- Given instruction
Only the lines from the start of the material through the line containing "of the hump." are to be extracted, exactly as they appear.

※ ※ ※

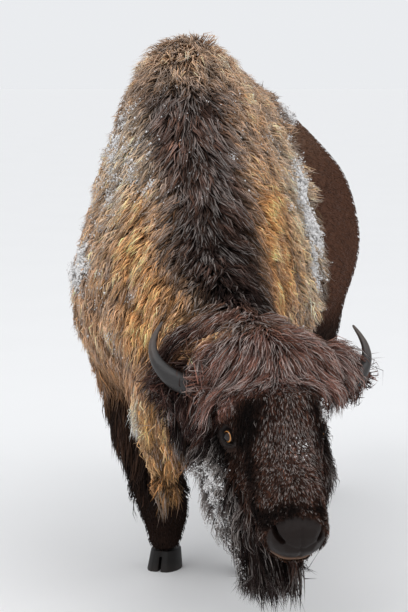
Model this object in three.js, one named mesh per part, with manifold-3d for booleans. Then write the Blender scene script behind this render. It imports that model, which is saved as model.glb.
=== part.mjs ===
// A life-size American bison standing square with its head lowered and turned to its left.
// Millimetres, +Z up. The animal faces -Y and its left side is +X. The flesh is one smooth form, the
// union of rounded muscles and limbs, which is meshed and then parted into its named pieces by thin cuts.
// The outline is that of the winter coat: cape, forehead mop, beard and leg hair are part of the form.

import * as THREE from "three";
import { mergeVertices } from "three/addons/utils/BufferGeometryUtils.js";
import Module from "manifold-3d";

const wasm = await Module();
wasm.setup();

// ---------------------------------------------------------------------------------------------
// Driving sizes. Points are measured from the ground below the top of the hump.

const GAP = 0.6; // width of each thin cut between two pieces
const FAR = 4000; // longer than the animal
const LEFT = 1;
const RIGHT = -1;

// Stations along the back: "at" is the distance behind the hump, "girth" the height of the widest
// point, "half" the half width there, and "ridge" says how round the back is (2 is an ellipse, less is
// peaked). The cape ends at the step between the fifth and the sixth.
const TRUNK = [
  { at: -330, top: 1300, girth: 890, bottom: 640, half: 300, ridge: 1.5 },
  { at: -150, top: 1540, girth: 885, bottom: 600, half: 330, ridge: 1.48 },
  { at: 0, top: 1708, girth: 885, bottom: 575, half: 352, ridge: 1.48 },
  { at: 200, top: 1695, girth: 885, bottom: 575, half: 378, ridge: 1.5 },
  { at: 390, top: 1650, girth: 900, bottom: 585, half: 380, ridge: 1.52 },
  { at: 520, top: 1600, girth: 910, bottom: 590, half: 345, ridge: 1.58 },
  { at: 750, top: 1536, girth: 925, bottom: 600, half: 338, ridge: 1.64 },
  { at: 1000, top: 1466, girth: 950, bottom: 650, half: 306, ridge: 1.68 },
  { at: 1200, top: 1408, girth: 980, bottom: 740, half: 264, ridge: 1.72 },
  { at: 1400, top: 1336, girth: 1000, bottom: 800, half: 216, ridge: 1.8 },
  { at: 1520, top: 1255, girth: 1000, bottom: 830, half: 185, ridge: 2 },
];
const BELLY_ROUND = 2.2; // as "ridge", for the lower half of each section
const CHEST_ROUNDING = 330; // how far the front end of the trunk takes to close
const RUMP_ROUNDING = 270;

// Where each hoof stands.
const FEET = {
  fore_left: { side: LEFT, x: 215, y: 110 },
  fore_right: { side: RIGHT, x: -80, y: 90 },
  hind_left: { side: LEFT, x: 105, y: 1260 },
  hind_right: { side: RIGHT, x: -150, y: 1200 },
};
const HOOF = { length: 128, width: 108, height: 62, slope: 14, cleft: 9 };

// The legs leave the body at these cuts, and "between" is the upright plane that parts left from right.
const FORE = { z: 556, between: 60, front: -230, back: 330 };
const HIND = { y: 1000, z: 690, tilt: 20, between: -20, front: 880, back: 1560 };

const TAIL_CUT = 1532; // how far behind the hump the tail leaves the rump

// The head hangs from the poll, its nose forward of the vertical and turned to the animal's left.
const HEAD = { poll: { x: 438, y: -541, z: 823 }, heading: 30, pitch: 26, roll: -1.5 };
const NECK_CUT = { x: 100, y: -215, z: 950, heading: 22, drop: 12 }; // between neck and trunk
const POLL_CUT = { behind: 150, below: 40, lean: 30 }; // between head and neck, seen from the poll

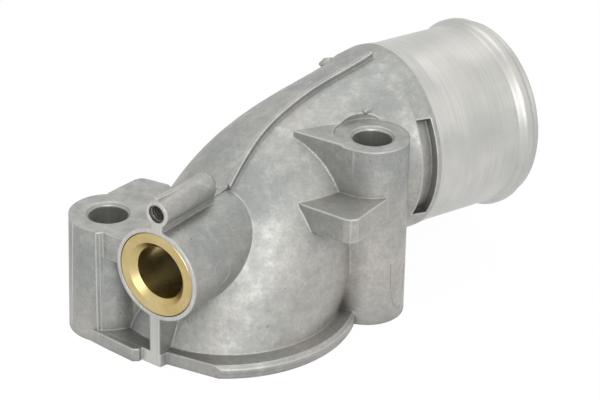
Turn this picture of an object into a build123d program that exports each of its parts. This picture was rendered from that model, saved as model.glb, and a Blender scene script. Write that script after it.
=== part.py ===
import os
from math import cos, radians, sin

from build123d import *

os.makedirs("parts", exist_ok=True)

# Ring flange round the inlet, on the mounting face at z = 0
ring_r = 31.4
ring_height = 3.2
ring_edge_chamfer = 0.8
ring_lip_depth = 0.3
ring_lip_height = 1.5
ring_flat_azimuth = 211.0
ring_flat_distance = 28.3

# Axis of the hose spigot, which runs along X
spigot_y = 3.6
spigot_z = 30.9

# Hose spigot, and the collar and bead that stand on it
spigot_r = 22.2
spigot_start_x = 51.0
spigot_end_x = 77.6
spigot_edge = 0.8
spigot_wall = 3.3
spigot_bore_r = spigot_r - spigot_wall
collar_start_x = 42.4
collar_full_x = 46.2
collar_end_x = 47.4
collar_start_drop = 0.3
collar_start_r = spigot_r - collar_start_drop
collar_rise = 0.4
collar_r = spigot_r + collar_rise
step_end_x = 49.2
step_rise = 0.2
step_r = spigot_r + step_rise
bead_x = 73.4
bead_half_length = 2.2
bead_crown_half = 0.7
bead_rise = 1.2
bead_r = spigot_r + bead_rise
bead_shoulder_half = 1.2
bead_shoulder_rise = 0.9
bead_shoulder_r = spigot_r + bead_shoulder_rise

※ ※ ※

- Result of this task
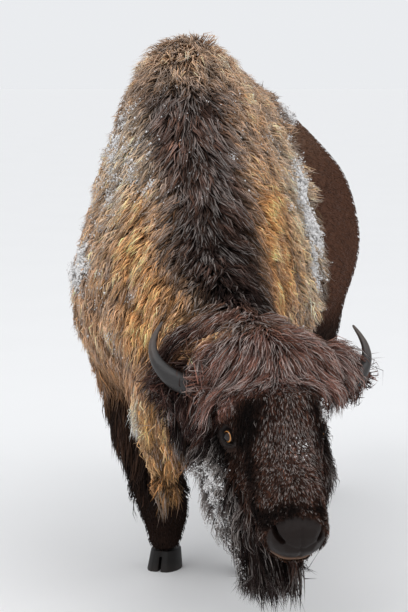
Model this object in three.js, one named mesh per part, with manifold-3d for booleans. Then write the Blender scene script behind this render. It imports that model, which is saved as model.glb.
=== part.mjs ===
// A life-size American bison standing square with its head lowered and turned to its left.
// Millimetres, +Z up. The animal faces -Y and its left side is +X. The flesh is one smooth form, the
// union of rounded muscles and limbs, which is meshed and then parted into its named pieces by thin cuts.
// The outline is that of the winter coat: cape, forehead mop, beard and leg hair are part of the form.

import * as THREE from "three";
import { mergeVertices } from "three/addons/utils/BufferGeometryUtils.js";
import Module from "manifold-3d";

const wasm = await Module();
wasm.setup();

// ---------------------------------------------------------------------------------------------
// Driving sizes. Points are measured from the ground below the top of the hump.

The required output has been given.